5年めか6年目になる自家製醤油づくり。今年は初めて11月のうちに絞り作業をしました。
仕込んだのは3月。8か月醸造した醤油です。長野県阿南町のさわんど主宰・井上時満さんにお越しいただいて作業開始。まず、醸造したもろみを適度の濃さにお湯で薄めます。撹拌したものを、袋に入れ、絞り機に積んでいきます。
出てきたのがこちら。今年の醤油です。
濃度を測りながら作業続行。このとき、出てきた生醤油をなめるのがこの日の一番の楽しみ。今年は、Covid-19感染拡大が心配だったので、醤油醸造にかかわっている2グループのメンバーだけの会としました。そのため、いつものように、小さな子供たちが醤油がおいしいといってなめ続ける姿をみることはできなかったのが、ちょっと寂しかった。
最初絞ったのは私たちとは別のグループのもろみ。同じ麹を同じ時期に仕込んでいるのに、毎年私たちとは違う味の醤油に仕上がります。こちらのほうがいつもなんとなくやわらかい味がします。今年もそう。
塩と水が違うほか、大きく違うのは置き場所。管理の仕方によってももちろん違います。
去年の私たちの醤油と、麹を分けてくれている麹屋さんの3年醤油、去年同じ麹で別の土地で仕込んだ友人たちの醤油、それに今年の私たちの醤油と、別グループの醤油を舐め比べました。
今年も私たちの醤油は味が強い。私たちのもろみを見たとき、絞り師の井上さんは、かなり熟成が進んでいる、と思ったそう。カビが出るのを心配して、数年前から早めに冷暗所から外にある蔵に移動し、高温の状態を長く続けているからのようです。
一方もう一つのグループは、周年半日陰の場所に置いています。味がやわらかく感じるのはそのせいかもしれません。
別の土地で仕込んだ去年の友人の醤油は、まるでだし醤油のようにおいしい。置いた場所は、初めの数か月風通しのいい軒下、その後夏になってから外に出したそうです。はじめ置いた場所の風通しのよさと、夏になってから急激に高温の環境に変えたことが、私たちの醤油との大きな違いのようです。自分たちの育てた醤油には愛着はありますが、よその醤油と舐め比べると、さらなるおいしい醤油を目指して工夫したくなります。
お昼ご飯は、地元のうどん屋さんで買ってきた白玉うどんと汁だけ。生醤油と薬味をかけてシンプルにいただきました。汁は鍋に持ち寄り野菜をいれて醤油仕立てにしました。いつものもちよりおかずは中止。なんだかさびしかったけれど、簡素なご飯だからこそなのか、今回はことのほか、醤油のうまさや野菜のうまさをきちんと味わえたような気がしました。
最後は加熱。88度まであげるのですが、急激な上昇は禁物だそうで、徐々に温度を上げていきます。

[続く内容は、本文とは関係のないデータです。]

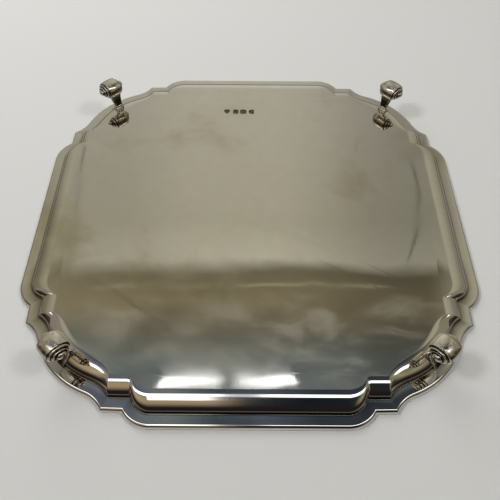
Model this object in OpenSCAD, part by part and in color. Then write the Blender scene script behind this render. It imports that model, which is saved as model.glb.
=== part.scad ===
// Shaped square salver: one raised sheet, an applied border in mitred lengths, four cast scroll feet.
// The feet stand on z = 0, the border is uppermost, and the long sides run along x and y.

/* [Tray] */
// distance across the flats of the border, mm
across = 305; // [240:5:380]
// thickness of the raised sheet, mm
sheet = 0.9; // [0.8:0.1:1.2]
// height from the underside of the plate to the underside of the flange, mm
rise = 6.8; // [5.5:0.1:8]
// depth of the mark recesses struck into the underside, mm
mark_depth = 0.25; // [0.15:0.05:0.4]

/* [Border] */
// height of the applied moulding above the flange, mm
border_height = 2.7; // [2.2:0.1:3.4]
// share of the flange width the moulding covers
border_cover = 0.92; // [0.8:0.01:0.95]

/* [Feet] */
// height from the table to the underside of the flange, mm
flange_height = 28.2; // [26:0.1:34]
// half height of the oval ground scroll, mm
roll_radius = 5.8; // [5:0.1:6.4]
// width of the oval ground scroll, from its inner to its outer side, mm
roll_width = 16.8; // [14:0.2:18]
// half length of the plain drum of the scroll, mm
drum_half = 4.9; // [4.4:0.1:5.4]
// half height of the rounded boss at each end of the scroll, mm
boss_radius = 2.1; // [1.7:0.1:2.4]
// thickness of the scroll strap, mm
strap_thick = 2.6; // [2.2:0.1:3]

/* [Hidden] */
k = across / 305;
z_flange = flange_height;
z_plate = flange_height - rise;
z_seat = flange_height + sheet;
half = 152.5 * k;
arc_steps = 7;
wall_steps = 6;

// outline of the border, one eighth of the way round: along q, out to p
side_end = 57 * k;
shoulder_r = 20 * k;
notch_drop = 9.4 * k;
shoulder_turn = acos((shoulder_r - notch_drop) / shoulder_r);
cusp = [86.4, 142.8] * k;
bow_peak = [119.2, 119.2] * k;
bow_r = 60 * k;
hollow_r = 20.7 * k;
bow_mid = bow_peak - bow_r * [sin(45), cos(45)];
bend = bow_mid + bow_r * [sin(20), cos(20)];
hollow_mid = bend + hollow_r * [sin(20), cos(20)];
hollow_start = hollow_mid - hollow_r * [sin(60), cos(60)];

function mixed(a, b, t) = a + (b - a) * t;
function curve(a, b, c, d, t) =
  pow(1 - t, 3) * a + 3 * t * pow(1 - t, 2) * b + 3 * t * t * (1 - t) * c + t * t * t * d;

// the outer edge of the border
edge_shoulder = [for (i = [0 : arc_steps])
  [side_end, half - shoulder_r]
  + shoulder_r * [sin(shoulder_turn * i / arc_steps), cos(shoulder_turn * i / arc_steps)]];
edge_hollow = [for (i = [0 : arc_steps])
  hollow_mid - hollow_r * [sin(60 - 40 * i / arc_steps), cos(60 - 40 * i / arc_steps)]
  + (cusp - hollow_start) * (1 - i / arc_steps)];
edge_bow = [for (i = [1 : arc_steps])
  bow_mid + bow_r * [sin(20 + 25 * i / arc_steps), cos(20 + 25 * i / arc_steps)]];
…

さて、これで数家族の1年分の醤油ができました。しばらくはまず生醤油をあじわい、友人たちにおすそわけ。春になったら、また来年の醤油を仕込みます。
いつもは冬の寒い時の仕事となる絞り作業ですが、今年は秋の、それも暖かい日の続いているうちに実施できました。気の焦りが少なかったせいか、この日は、しみじみ晩秋の一日を楽しむことができました。